Student organizer Alexandra Kala said, before the march even began, that she felt exhausted from the constant mobilization. But then she arrived and heard people yelling outside and was immediately energized. “One wakes up with the energy they don’t have, and they give it all,” said Kala.

The original six hunger-striking students, whose radical protest sparked much attenton for the movement, have put an end to their protest while nearly thirty students continue with a second hunger strike. Meanwhile, the government submitted its most recent reform proposal to students on August 18, hoping that lowered interest rates on loans and an increase in the number of scholarships available to families would placate the protesters.
 

This morning, First Lady Cecilia Morel made a comment that was far from what the mobilized population of Chile was hoping to hear.

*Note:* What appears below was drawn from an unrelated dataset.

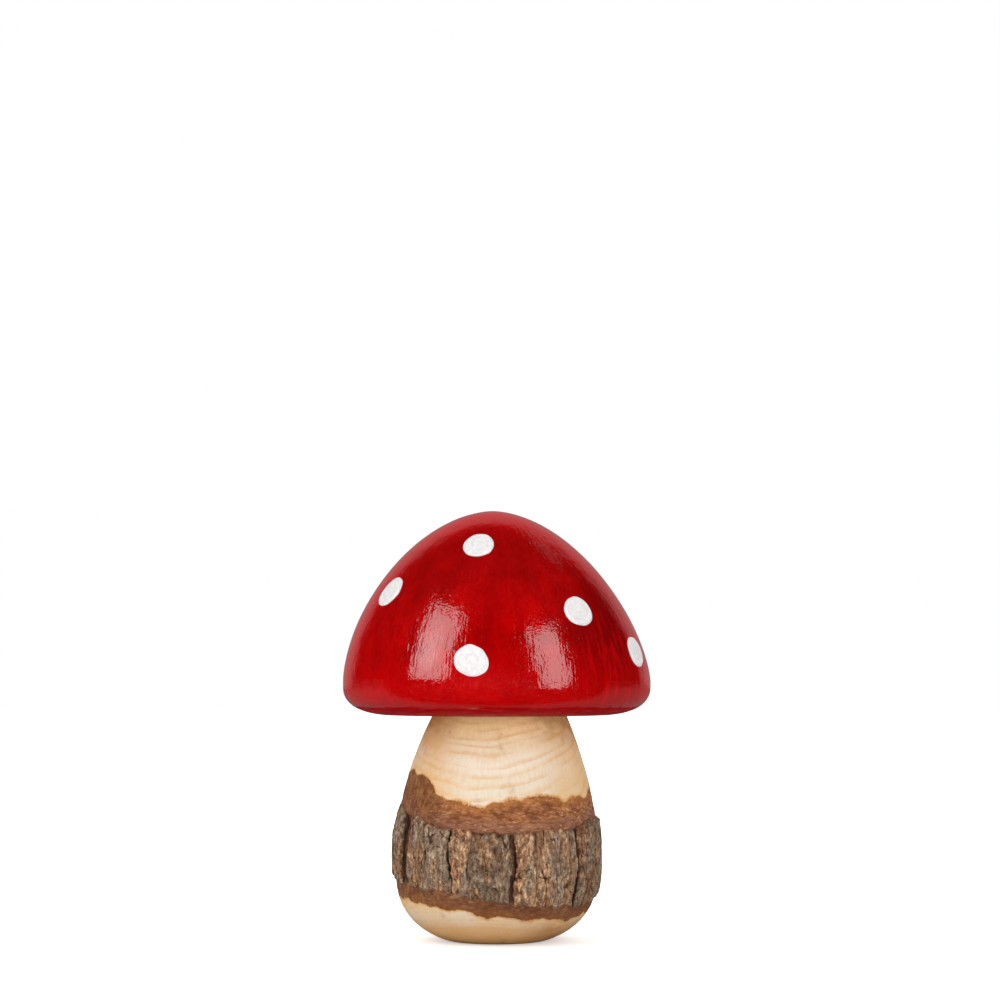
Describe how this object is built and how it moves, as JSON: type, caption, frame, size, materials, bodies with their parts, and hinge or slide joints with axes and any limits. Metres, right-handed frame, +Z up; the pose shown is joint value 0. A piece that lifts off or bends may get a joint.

On the popular morning show Good Morning Everyone, she defended the Piñera administration’s argument that education could not be free for everyone in Chile with a populist feint. “Why should we use everyone’s resources to finance the richest 10 percent?” she questioned.

Camila Vallejo, president of the National Student Federation and the face of the education movement, tweeted a response to Piñera’s idea of economic justice. “Piñera is right. The richest should pay, but through a redistribution of revenue: tax reform now!”